------ RECORDED DATA ------

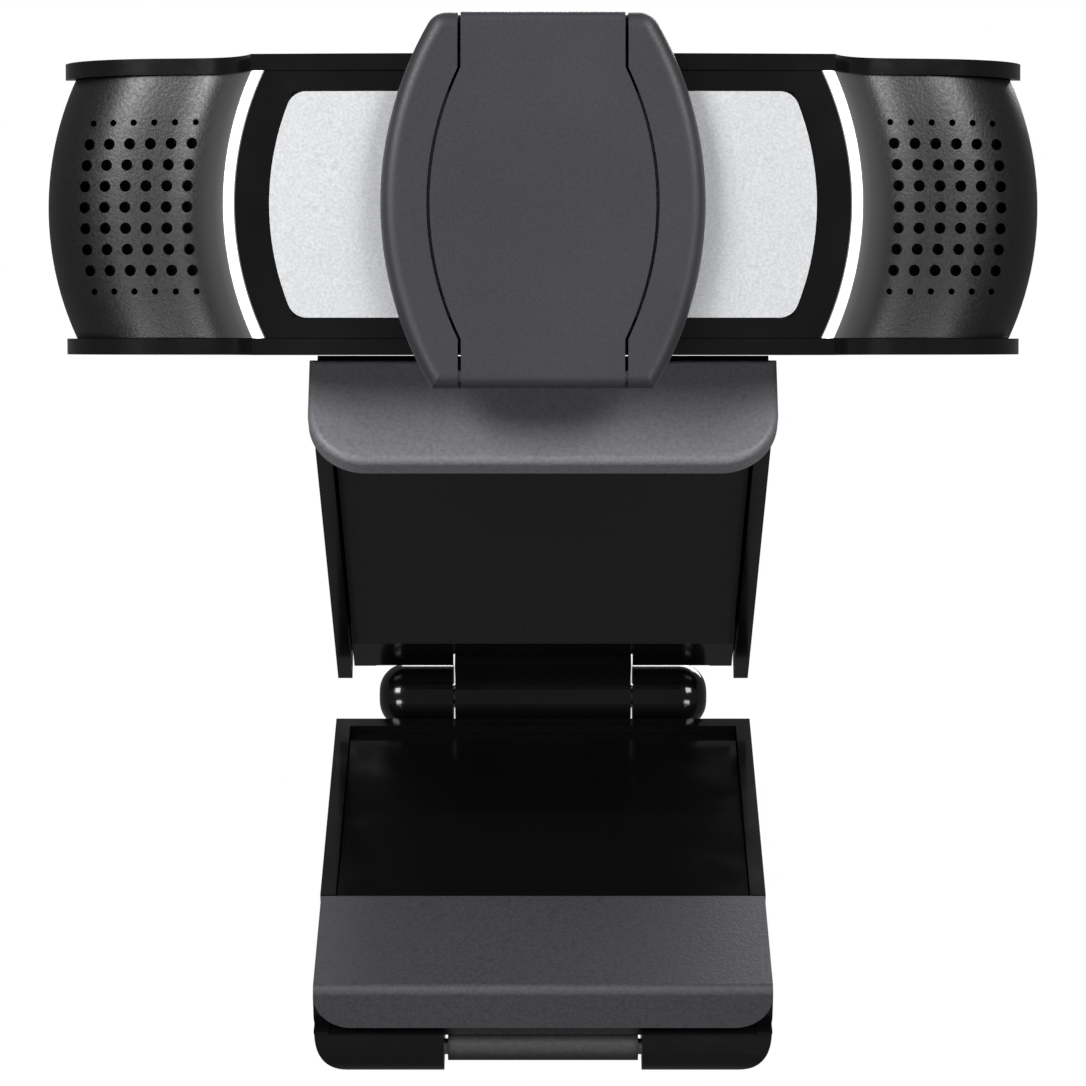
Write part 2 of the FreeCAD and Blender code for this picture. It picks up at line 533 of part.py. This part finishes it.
def make_rear():
    outer = barrel("head_half", "head_tall", "side_round", ("split", "head_deep"), wide=True)
    deep = mm("head_deep")
    outer = rounded(outer, mm("rear_edge"), lambda c, run: abs(c.y - deep) < 0.01)
    inner = barrel("head_half - head_wall", "head_tall - head_wall", "side_round - head_wall",
                   ("split - 1", "head_deep - head_wall"), wide=True)
    holes = [rod("z", "stub_round + run_gap", "-head_tall - 1", "-head_tall + head_wall + 1", "0", "pivot_back"),
             rod("y", "gland_round", "head_deep - head_wall - 1", "head_deep + 1", "0", "gland_up")]
    for side in ("-", ""):
        for level in ("-", ""):
            place = (side + "post_side", level + "post_tall")
            holes.append(rod("y", "screw_round", "head_deep - head_wall - 1", "head_deep + 1", *place))
            holes.append(rod("y", "screw_head", "head_deep - 0.8", "head_deep + 1", *place))
    node("rear_shell", cut(outer, inner, *holes), HEAD)
    screws = []
    for side in ("-", ""):
        for level in ("-", ""):
            place = (side + "post_side", level + "post_tall")
            screws.append(rod("y", "screw_round", "head_deep - 8", "head_deep - 0.8", *place))
            screws.append(cut(rod("y", "screw_head", "head_deep - 0.8", "head_deep - 0.1", *place),
                              box((place[0] + " - 0.8", place[0] + " + 0.8"), ("head_deep - 0.4", "head_deep"),
                                  (place[1] + " - 0.25", place[1] + " + 0.25"))))
    node("shell_screws", fuse(*screws), HEAD)
    gland = fuse(rod("y", "gland_round", "head_deep - head_wall", "head_deep + gland_long", "0", "gland_up"),
                 rod("y", "gland_round + 1", "head_deep - head_wall - 1.2", "head_deep - head_wall", "0", "gland_up"))
    inlet = rod("y", "cord_round", "head_deep - 1", "head_deep + gland_long + 1", "0", "gland_up")
    grooves = [cut(rod("y", "gland_round + 1", place, place + " + 0.5", "0", "gland_up"),
                   rod("y", "gland_round - 0.5", "head_deep", "head_deep + gland_long", "0", "gland_up"))
               for place in ("head_deep + 0.5", "head_deep + 1.5")]
    node("cable_gland", cut(gland, inlet, *grooves), HEAD)


def make_lens():
    ring = cut(rod("y", "ring_round", "ring_front", "face_back", "0", "0"),
               rod("y", "ring_inner", "ring_front - 1", "face_back + 1", "0", "0"))
    node("lens_ring", ring, HEAD)
    node("lens_window", rod("y", "ring_inner", "window_front", "window_front + window_thick", "0", "0"), HEAD)
    tube = cut(rod("y", "barrel_round", "barrel_front", "board_front - 1.5", "0", "0"),
               rod("y", "barrel_bore", "barrel_front - 1", "board_front", "0", "0"))
    node("lens_barrel", tube, HEAD)
    radius, front = mm("barrel_bore"), mm("barrel_front")
    dome = Part.makeSphere(6.0, Vector(0, front + 6.3, 0))
    glass = Part.makeCylinder(radius, 6, Vector(0, front, 0), Vector(0, 1, 0)).common(dome)
    second = Part.makeCylinder(radius, 1.2, Vector(0, front + 6.9, 0), Vector(0, 1, 0))
    node("lens_elements", free_shape(Part.makeCompound([glass, second])), HEAD)
    holder = cut(box(("-holder_half", "holder_half"), ("holder_front", "board_front"),
                     ("-holder_half", "holder_half")),
                 rod("y", "barrel_round", "holder_front - 1", "board_front - 1.5", "0", "0"),
                 box(("-3.4", "3.4"), ("board_front - 2", "board_front + 1"), ("-3.4", "3.4")))
    node("lens_holder", holder, HEAD)
    node("ir_filter", box(("-3.4", "3.4"), ("board_front - 1.5", "board_front - 1.1"), ("-3.4", "3.4")), HEAD)
    node("image_sensor", box(("-3.2", "3.2"), ("board_front - 0.8", "board_front"), ("-2.8", "2.8")), HEAD)


def make_electronics():
    holes = [rod("y", "screw_round - 0.3", "board_front - 1", "board_front + 2", side + "standoff_side",
                 level + "standoff_tall") for side in ("-", "") for level in ("-", "")]
    neck_room = rod("z", "table_round + 1.6", "-head_tall", "-head_tall + stub_top + 2", "0", "pivot_back")
    board = box(("-board_half", "board_half"), ("board_front", "board_front + board_thick"),
                ("-board_tall", "board_tall"))
    node("main_board", cut(board, neck_room, *holes), HEAD)
    back = "board_front + board_thick"
    screws = []
    for side in ("-", ""):
        for level in ("-", ""):
            place = (side + "standoff_side", level + "standoff_tall")
            screws.append(rod("y", "screw_round - 0.3", "board_front - 3", back, *place))
            screws.append(rod("y", "screw_head - 0.5", back, back + " + 0.9", *place))
    node("board_screws", fuse(*screws), HEAD)
    node("shield_can", box(("-7", "7"), (back, back + " + 1.8"), ("-4", "7")), HEAD)
    node("heat_spreader", box(("-12", "12"), (back + " + 1.8", back + " + 2.6"), ("-5", "8")), HEAD)
    node("board_connector", box(("9", "14"), (back, back + " + 1.6"), ("-7", "-4")), HEAD)
    capsules = []
    boots = []
    for sign in (-1, 1):
        side = f"{sign} * mic_side"
        capsules.append(rod("y", "mic_round", "split - 4", "split - 2", side, "0"))
        boots.append(cut(rod("y", "mic_round + 0.9", "split - 4.2", "head_deep - head_wall", side, "0"),
                         rod("y", "mic_round", "split - 5", "split - 2", side, "0")))
    node("mic_capsules", fuse(*capsules), HEAD)
    node("mic_boots", fuse(*boots), HEAD)


# ---------------------------------------------------------------- shutter
def flap_outline(gap, y, low, top):
    """The flap seen from the front: a straight strip with a barrel in its middle."""
    strip = box((f"-(flap_end + {gap})", f"flap_end + {gap}"), y, (low, top))
    bulge = barrel(f"flap_half + {gap}", f"flap_bulge + {gap}", "flap_round", y)
    return fuse(strip, bulge)


def make_shutter():
    # the blank is a barrel about the head's middle, trimmed to the shutter's top and bottom
    blank = common(barrel("shut_half", "shut_top", "shut_round", ("shut_front", "hook_back")),
                   box(("-shut_half", "shut_half"), ("shut_front", "hook_back"), ("shut_low", "shut_top")))
    front, top = mm("shut_front"), mm("shut_top")
    blank = rounded(blank, mm("shut_corner"), lambda c, run: along_y(run) and abs(c.z - top) < 0.01)
    blank = rounded(blank, mm("shut_edge"), lambda c, run: abs(c.y - front) < 0.01)
    head_room = box(("-(shut_half + 1)", "shut_half + 1"), ("shut_back", "hook_back + 1"),
                    ("-(head_tall + hook_gap)", "head_tall + hook_gap"))
    opening = flap_outline("flap_gap", ("shut_front - 1", "shut_back + 1"), "shut_low - 1", "shut_top + 1")
    skirt_room = box(("-(flap_end + flap_gap)", "flap_end + flap_gap"), ("shut_back - 1", "flap_skirt + flap_gap"),
                     ("shut_top - 5", "shut_top + 1"))
    knuckle_room = box(("-(flap_end + flap_gap)", "flap_end + flap_gap"),
                       ("shut_back - 1", "shut_front + 2 * knuckle_round + 0.4"), ("shut_low - 1", "-head_tall"))
    axis_y, axis_z = "shut_front + knuckle_round", "shut_low + knuckle_round"
    pin_holes = rod("x", "shut_pin_round", "-shut_pin_out", "shut_pin_out", axis_y, axis_z)
    node("shutter_frame", cut(blank, head_room, opening, skirt_room, knuckle_room, pin_holes), HEAD)

    pins = [rod("x", "shut_pin_round", *span(sign, "shut_pin_in", "shut_pin_out"), axis_y, axis_z)
            for sign in (-1, 1)]
    node("shutter_hinge_pins", fuse(*pins), HEAD)

    leaf = flap_outline("0", ("shut_front", "shut_back"), axis_z, "shut_top")
    skirt = box(("-flap_end", "flap_end"), ("shut_front", "flap_skirt"), ("head_tall + 2 * hook_gap", "shut_top"))
    knuckle = rod("x", "knuckle_round", "-flap_end", "flap_end", axis_y, axis_z)
    bore = rod("x", "shut_pin_round + run_gap", "-flap_half", "flap_half", axis_y, axis_z)
    flap = fuse(leaf, skirt, knuckle)
    flap = rounded(flap, 0.8, lambda c, run: abs(c.y - front) < 0.01 and abs(c.z - top) < 0.01 and along_x(run))
    node("shutter_flap", cut(flap, bore), HEAD)


make_jaw()
make_leg()
make_foot()
make_neck()
make_wings()
make_rims()
make_front()
make_rear()
make_lens()
make_electronics()
make_shutter()
doc.recompute()

faults = [f"{item.Name} {item.State}" for item in doc.Objects if {"Invalid", "Error"} & set(item.State)]
for part in nodes:
    if part.Shape.isNull() or not part.Shape.isValid():
        faults.append(part.Label + " has no valid shape")
if faults:
    raise RuntimeError("; ".join(faults))
os.makedirs("parts", exist_ok=True)
for part in nodes:
    part.Shape.exportStep(f"parts/{part.Label}.step")
    print(part.Label, round(part.Shape.Volume, 2), len(part.Shape.Solids))
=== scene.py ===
import json
import math

import bpy
from mathutils import Matrix, Vector

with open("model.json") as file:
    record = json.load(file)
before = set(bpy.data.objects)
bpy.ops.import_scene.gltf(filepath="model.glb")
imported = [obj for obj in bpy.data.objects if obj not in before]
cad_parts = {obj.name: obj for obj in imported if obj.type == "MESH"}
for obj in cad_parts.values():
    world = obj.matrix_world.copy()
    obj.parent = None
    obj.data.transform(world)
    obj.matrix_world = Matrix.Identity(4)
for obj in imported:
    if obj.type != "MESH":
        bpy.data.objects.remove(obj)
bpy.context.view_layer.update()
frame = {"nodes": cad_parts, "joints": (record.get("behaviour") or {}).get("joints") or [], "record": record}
scene = bpy.context.scene
MM = 0.001
nodes = frame["nodes"]


# ---------------------------------------------------------------- the lens's axis
# It runs through the swivel's own axis, that far above the tilt hinge.
LENS_ABOVE_HINGE = 16.2 * MM
SWIVEL = next(joint for joint in frame["joints"] if joint["name"] == "head_pan")
UPRIGHT = Vector(SWIVEL["axis"]).normalized()
LENS_PLACE = Matrix.Translation(Vector(SWIVEL["pos_m"]) + UPRIGHT * LENS_ABOVE_HINGE)
LENS_TURN = Vector((0.0, 0.0, 1.0)).rotation_difference(UPRIGHT).to_matrix().to_4x4()
# from the coordinates of the head's nodes to ones whose y is the lens's axis
TO_LENS = (LENS_PLACE @ LENS_TURN).inverted() @ nodes["light_guide_left"].matrix_world
# radii about that axis, in millimetres: the edges of the light strip, and the reach of the painted glow on
# the wings, emission standing in for the strip's light falling on them
STRIP_INNER = 28.15
STRIP_OUTER = 29.1
PAINTED_GLOW_START = 28.6
PAINTED_GLOW_END = 35.0


# ---------------------------------------------------------------- camera
# A level camera in front of the clip's rubber face, far enough away to see the whole webcam.
CAMERA_PLACE = Vector((0.0, -390.2 * MM, -0.1 * MM))
LENS_MM = 131.3
SENSOR_MM = 36.0
CLIP_NEAR = 0.01
CLIP_FAR = 50.0


def make_camera():
    data = bpy.data.cameras.new("camera")
    data.lens = LENS_MM
    data.sensor_width = SENSOR_MM
    data.clip_start = CLIP_NEAR
    data.clip_end = CLIP_FAR
    camera = bpy.data.objects.new("camera", data)
    camera.location = CAMERA_PLACE
    camera.rotation_euler = (math.radians(90), 0, 0)
    scene.collection.objects.link(camera)
    scene.camera = camera


# ---------------------------------------------------------------- materials
def hex_colour(text):
    """An sRGB hex colour as a linear colour."""
    values = [int(text[i:i + 2], 16) / 255 for i in (1, 3, 5)]
    return tuple(v / 12.92 if v <= 0.04045 else ((v + 0.055) / 1.055) ** 2.4 for v in values) + (1.0,)


def add_node(owner, kind, settings=None, links=None):
    """A node of a material or the world, with its settings and links; a link comes from (node, output)."""
    node = owner.node_tree.nodes.new(kind)
    for name, value in (settings or {}).items():
        if name in node.inputs:
            node.inputs[name].default_value = value
        else:
            setattr(node, name, value)
    for name, (source, output) in (links or {}).items():
        owner.node_tree.links.new(source.outputs[output], node.inputs[name])
    return node


def new_material(name, **surface):
    """An empty node material with its shader; surface gives the shader's uniform values."""
    material = bpy.data.materials.new(name)
    material.use_nodes = True
    material.node_tree.nodes.clear()
    shader = add_node(material, "ShaderNodeBsdfPrincipled", surface)
    add_node(material, "ShaderNodeOutputMaterial", {}, {"Surface": (shader, "BSDF")})
    return material, shader


def connect(material, source, output, target, entry):
    material.node_tree.links.new(source.outputs[output], target.inputs[entry])


def per_mm(size):
    """The texture scale, in metres, of a pattern whose grains are that many millimetres apart."""
    return 1.0 / (size * MM)


def pattern(material, kind, spacing, settings):
    """A texture in the node's own coordinates, with its grains or lines that many millimetres apart."""
    place = add_node(material, "ShaderNodeTexCoord")
    return add_node(material, kind, {"Scale": per_mm(spacing), **settings}, {"Vector": (place, "Object")})


def grain(material, shader, size, depth, detail):
    """A moulded texture: bumps of one size and depth, both in millimetres."""
    texture = pattern(material, "ShaderNodeTexNoise", size, {"Detail": detail})
    bump = add_node(material, "ShaderNodeBump", {"Strength": 1.0, "Distance": depth * MM},
                    {"Height": (texture, "Fac")})
    connect(material, bump, "Normal", shader, "Normal")
    return texture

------

Report all lines of the data above that include the string "before".

→ **SOLVED PROBLEM**
before = set(bpy.data.objects)
imported = [obj for obj in bpy.data.objects if obj not in before]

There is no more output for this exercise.